By the end of secondary school I had produced a large volume of short stories, poetry, essays, and even two novels – albeit embarrassingly bad. All this conducted whilst the rest of the world seemingly slept around me. Jess too considered the dynamics that insomnia placed on her life. “I remember one night in particular so vividly. My sleeping had slowly started getting better, and for once I actually felt tired around 10pm. I got into bed and the next thing I knew it was 4am and the birds had started singing outside. I looked at the houses behind mine and wondered if any of my neighbours were awake because they couldn’t turn their brain off either. It was both the worst and best experience, as I got to watch the world wake up before everyone else.”

Having a profession such as journalism is no help for me. As any reporter will tell you: the news doesn’t sleep, so why should you? The desire to finish that last line before you attempt to get to bed is too overwhelming, and with constant rewrites, self-doubt and deadlines, the pressure mounts up. The parallels with more famous sufferers cannot be understated. Stephen Fry confessed that, when taking on the task of writing another book, he will wake earlier and earlier each day, with the momentum of creativity completely overriding his sleeping pattern.

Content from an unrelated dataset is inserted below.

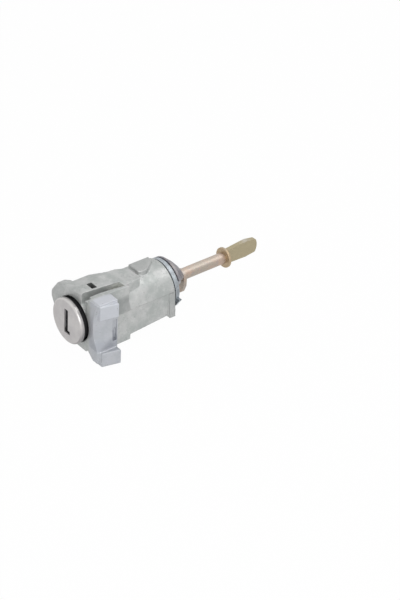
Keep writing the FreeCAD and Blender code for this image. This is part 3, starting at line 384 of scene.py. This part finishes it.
def makeYellowZinc(settings):
    material, look = newFinish("yellowZinc")
    shift, wave, fine = [look.noise(*settings[name]) for name in ("shift", "wave", "fine")]
    colour = look.mixed(look.step(shift, *settings["pinkSpan"]) * settings["pinkShare"],
                        settings["beige"], settings["pink"])
    colour = look.mixed(look.step(wave, *settings["violetSpan"]) * settings["violetShare"],
                        colour, settings["violet"])
    for length in settings["lengths"]:
        colour = look.marked(colour, length)
    # painted highlights on the flat end's upper edge and along the rod's top
    edgeHighlight = settings["edgeHighlight"]
    upper = look.step(look.along("Z") + wave * mm, edgeHighlight["start"] * mm, edgeHighlight["full"] * mm)
    colour = look.marked(colour, edgeHighlight, upper)
    colour = look.marked(colour, settings["rodHighlight"])
    colour = look.specked(colour, settings["specks"])
    look.surface(Base_Color=colour, Metallic=settings["metal"],
                 Roughness=look.step(fine, *noiseSpan, *settings["rough"]),
                 Normal=look.bump(fine, smoothGrain))
    return material


finishes = {
    "zinc_casting": makeCasting(casting),
    "cap_steel": makeSteel("capSteel", capSteel),
    "ring_steel": makeSteel("ringSteel", ringSteel),
    "cone_steel": makeSteel("coneSteel", coneSteel),
    "spring_steel": makeSteel("springSteel", springSteel),
    "plug_zinc": makeSteel("plugZinc", plugZinc),
    "wafer_brass": makeSteel("waferBrass", waferBrass),
    "yellow_zinc": makeYellowZinc(yellowZinc),
}
for part in frame["record"]["subparts"]:
    mesh = nodes[part["node"]].data
    mesh.materials.clear()
    mesh.materials.append(finishes[part["material_slot"]])
print("finishes made:", len(finishes))


def deselectAll():
    bpy.ops.object.select_all(action="DESELECT")


def looseCopy(node, name):
    deselectAll()
    copy = node.copy()
    copy.data = node.data.copy()
    copy.name = name
    copy.parent = None
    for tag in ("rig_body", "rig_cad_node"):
        del copy[tag]
    bpy.context.scene.collection.objects.link(copy)
    copy.select_set(True)
    bpy.context.view_layer.objects.active = copy
    return copy


def applied(piece, kind, **values):
    modifier = piece.modifiers.new("applied", kind)
    for name, value in values.items():
        setattr(modifier, name, value)
    bpy.ops.object.modifier_apply(modifier="applied")


# the wing's hollow side and the fin's rear corner run out softly to the faces beside them
softCast = {"merge": 0.001, "voxel": 0.16, "factor": 0.5, "passes": 3, "share": 0.36,
            "soft": [{"low": (11.5, 0.7, -9.5), "high": (15.6, 8.3, 0.5), "passes": 110},
                     {"low": (-1.6, 32.2, 9.5), "high": (5.5, 38.4, 12.6), "passes": 140}]}


def softCopy(node, name, settings):
    copy = looseCopy(node, name)
    bpy.ops.object.mode_set(mode="EDIT")
    bpy.ops.mesh.select_all(action="SELECT")
    bpy.ops.mesh.remove_doubles(threshold=settings["merge"] * mm)
    bpy.ops.object.mode_set(mode="OBJECT")
    applied(copy, "REMESH", mode="VOXEL", voxel_size=settings["voxel"] * mm)
    applied(copy, "SMOOTH", factor=settings["factor"], iterations=settings["passes"])
    for spot in settings["soft"]:
        group = copy.vertex_groups.new(name="spot")
        chosen = [dot.index for dot in copy.data.vertices if all(
            low * mm < part < high * mm
            for low, part, high in zip(spot["low"], dot.co, spot["high"]))]
        group.add(chosen, 1.0, "REPLACE")
        applied(copy, "SMOOTH", vertex_group="spot", factor=settings["factor"],
                iterations=spot["passes"])
        copy.vertex_groups.clear()
    applied(copy, "DECIMATE", ratio=settings["share"])
    bpy.ops.object.shade_smooth()
    return copy


castBody = softCopy(nodes["housing"], "castHousing", softCast)
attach(castBody, "housing")
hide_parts("housing")
print("housing softened:", len(castBody.data.polygons), "faces")


# each spring is copied onto the plug's body in place of its node, and its travel, in mm, is given
# with its slide joint; the copy keeps its shape
pressed = {"clutch_spring": {"joint": "clutch_slide", "travel": 1.3}}
for number in range(1, 9):
    pressed["wafer_spring_%d" % number] = {"joint": "wafer_%d_slide" % number, "travel": 1.0}


def makePressed(name, settings):
    axis = Vector(joints[settings["joint"]]["axis"])
    low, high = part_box(name)
    spring = looseCopy(nodes[name], name + "_pressed")
    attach(spring, "plug")
    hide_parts(name)
    length = abs((Vector(high) - Vector(low)).dot(axis))
    # the share of the spring's length left after the travel is worked out here, but nothing uses
    # it
    1 - settings["travel"] * mm / length
    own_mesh(spring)


for name, settings in pressed.items():
    makePressed(name, settings)
print("springs that give way:", len(pressed))


# places are in m, powers in W
studio = {"floor": rgb(240, 240, 240), "floorSize": 6, "floorMiddle": (0, 0.04),
          "floorGap": 0.0002, "white": (1, 1, 1, 1), "whiteShare": 0.98, "sky": 0.50,
          "aim": (0, 0.03, 0),
          "lamps": {"key": {"place": (0.13, 0.36, 0.50), "power": 0.68, "size": 0.42},
                    "fill": {"place": (0.45, -0.25, 0.30), "power": 1.45, "size": 0.40},
                    "rim": {"place": (-0.25, 0.35, 0.45), "power": 0.1, "size": 0.35}}}


def seenDirectly(look):
    rays = [look.node("ShaderNodeLightPath", out=name) for name in
            ("Is Camera Ray", "Is Glossy Ray", "Is Transmission Ray")]
    return look.clamp(rays[0] + rays[1] + rays[2])


def makeFloor(settings):
    deselectAll()
    low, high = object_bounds()
    bpy.ops.mesh.primitive_plane_add(
        size=settings["floorSize"],
        location=(*settings["floorMiddle"], low.z - settings["floorGap"]))
    floor = bpy.context.object
    floor.name = "floor"
    material, look = newFinish("paleFloor")
    dull = look.node("ShaderNodeBsdfDiffuse", {}, {"Color": settings["floor"]})
    white = look.node("ShaderNodeEmission", {}, {"Color": settings["white"], "Strength": 1.0})
    share = seenDirectly(look) * settings["whiteShare"]
    both = look.node("ShaderNodeMixShader", {}, {0: share, 1: dull, 2: white})
    look.node("ShaderNodeOutputMaterial", {}, {"Surface": both})
    floor.data.materials.append(material)
    floor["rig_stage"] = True


def makeLight(settings):
    world = bpy.data.worlds.new("studio")
    bpy.context.scene.world = world
    world.use_nodes = True
    look = Finish(world.node_tree)
    strength = look.node("ShaderNodeMapRange", {}, {
        "Value": seenDirectly(look), "To Min": settings["sky"], "To Max": 1.0})
    sky = look.node("ShaderNodeBackground", {}, {
        "Color": settings["white"], "Strength": strength})
    look.node("ShaderNodeOutputWorld", {}, {"Surface": sky})
    for name, lampSettings in settings["lamps"].items():
        light = bpy.data.lights.new(name, "AREA")
        light.shape = "DISK"
        light.size = lampSettings["size"]
        light.energy = lampSettings["power"]
        lamp = bpy.data.objects.new(name, light)
        lamp.location = lampSettings["place"]
        ahead = Vector(settings["aim"]) - lamp.location
        lamp.rotation_euler = ahead.to_track_quat("-Z", "Y").to_euler()
        bpy.context.scene.collection.objects.link(lamp)


# place, sensor and lens are in mm, turn is in degrees
shot = {"place": (371.874, -266.950, 325.244), "turn": (55.4215, -3.0025, 50.5965),
        "lens": 90.4726, "sensor": 36, "near": 0.01, "far": 20}


def makeCamera(settings):
    lens = bpy.data.cameras.new("photo")
    lens.sensor_width = settings["sensor"]
    lens.lens = settings["lens"]
    lens.clip_start = settings["near"]
    lens.clip_end = settings["far"]
    camera = bpy.data.objects.new("photo", lens)
    camera.location = Vector(settings["place"]) * mm
    camera.rotation_euler = [math.radians(part) for part in settings["turn"]]
    bpy.context.scene.collection.objects.link(camera)
    bpy.context.scene.camera = camera


makeFloor(studio)
makeLight(studio)
makeCamera(shot)
bpy.context.scene.view_settings.view_transform = "Standard"
print("studio and camera set")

Jess developed insomnia in late 2013 when she was 17 after the loss of a close family member. However, she has begun to fight back and says the clue to beating it is to find inner peace. “I have realised that worrying and overthinking are both futile. What does it achieve? I try to live more in the now, and take one day at a time, rather than letting my mind wander five years into the future. I also found that turning my phone/laptop off around 9 pm helped me ‘shut off’ and I don’t watch TV after that time if I’m having a bout of troubled sleep. I read a lot and that takes my mind into another world, so I don’t think as much.”

Recently I have taken up cycling and have developed the more eccentric habit of taking out the bike just after midnight and cycling somewhere new, pulling out a book, reading until 2am, then cycling home. I have found this tires me sufficiently and allows me to think outside of the box, as reducing the scene in front of you to nothing but a darkened street somewhere gives you that blank canvas that deep thought requires. It’s peaceful, but teeming with ideas.

It seems then that creativity and insomnia are strange bedfellows, each feeding off the other at the expense of the sufferer. To put a positive spin on it, remember American wit Fran Lebowitz, who said, “Life is something that happens when you can’t get to sleep”.